__Goal__: Copy each line exactly.

------------------------

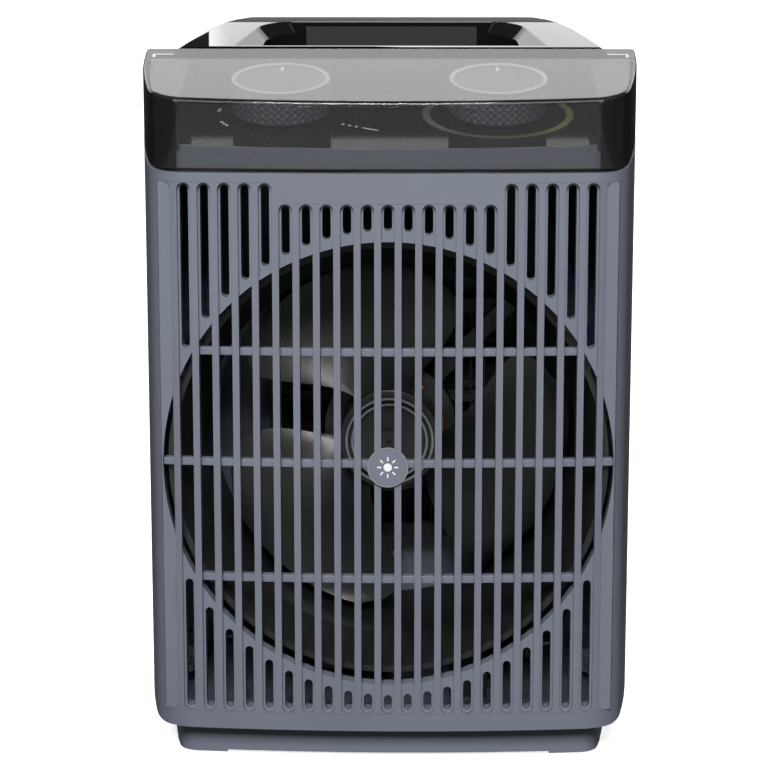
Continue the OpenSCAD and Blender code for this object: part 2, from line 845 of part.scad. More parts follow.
module switch_bush() {
    difference() {
        translate([0, 0, switch_h - 1]) cylinder(r = bush_r, h = -panel_drop - switch_h + 1.2);
        translate([0, 0, switch_h - 2]) cylinder(d = shaft_d + 2 * run_fit, h = 30);
    }
}

module rotary_switch() {
    on_top(-knob_x, knob_l) {
        color(dark) difference() {
            translate([-13, -13, switch_h - 18]) cube([26, 26, 17.9]);
            translate([0, 0, switch_h - 13]) cylinder(d = shaft_d + 1, h = 20);
        }
        color(steel) {
            switch_bush();
            for (x = [-9, -3, 3, 9]) translate([x - 0.4, -3, switch_h - 25]) cube([0.8, 6, 7.5]);
        }
    }
}

module thermostat() {
    on_top(knob_x, knob_l) {
        color([0.85, 0.82, 0.75]) difference() {
            translate([0, 0, switch_h - 12]) cylinder(r = 13, h = 11.9);
            translate([0, 0, switch_h - 13]) cylinder(d = shaft_d + 1, h = 20);
        }
        color(steel) {
            switch_bush();
            for (z = [-16, -20]) translate([-4, -17, switch_h + z + 3.9]) cube([8, 34, 0.8]);
            translate([-4, 12, switch_h - 17]) cube([8, 3, 5.5]);
        }
    }
}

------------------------

__Solved problem__:
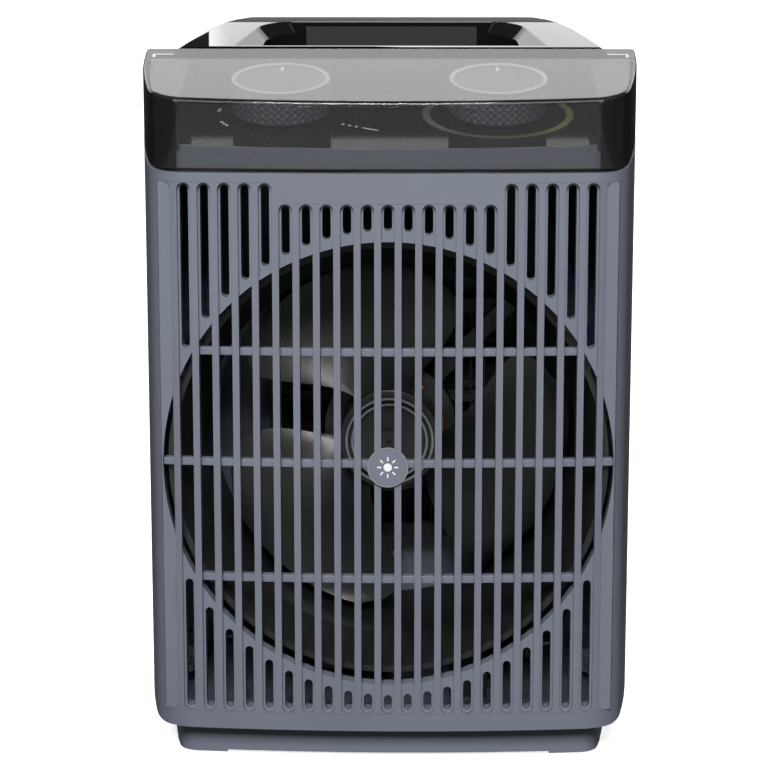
Continue the OpenSCAD and Blender code for this object: part 2, from line 845 of part.scad. More parts follow.
module switch_bush() {
    difference() {
        translate([0, 0, switch_h - 1]) cylinder(r = bush_r, h = -panel_drop - switch_h + 1.2);
        translate([0, 0, switch_h - 2]) cylinder(d = shaft_d + 2 * run_fit, h = 30);
    }
}

module rotary_switch() {
    on_top(-knob_x, knob_l) {
        color(dark) difference() {
            translate([-13, -13, switch_h - 18]) cube([26, 26, 17.9]);
            translate([0, 0, switch_h - 13]) cylinder(d = shaft_d + 1, h = 20);
        }
        color(steel) {
            switch_bush();
            for (x = [-9, -3, 3, 9]) translate([x - 0.4, -3, switch_h - 25]) cube([0.8, 6, 7.5]);
        }
    }
}

module thermostat() {
    on_top(knob_x, knob_l) {
        color([0.85, 0.82, 0.75]) difference() {
            translate([0, 0, switch_h - 12]) cylinder(r = 13, h = 11.9);
            translate([0, 0, switch_h - 13]) cylinder(d = shaft_d + 1, h = 20);
        }
        color(steel) {
            switch_bush();
            for (z = [-16, -20]) translate([-4, -17, switch_h + z + 3.9]) cube([8, 34, 0.8]);
            translate([-4, 12, switch_h - 17]) cube([8, 3, 5.5]);
        }
    }
}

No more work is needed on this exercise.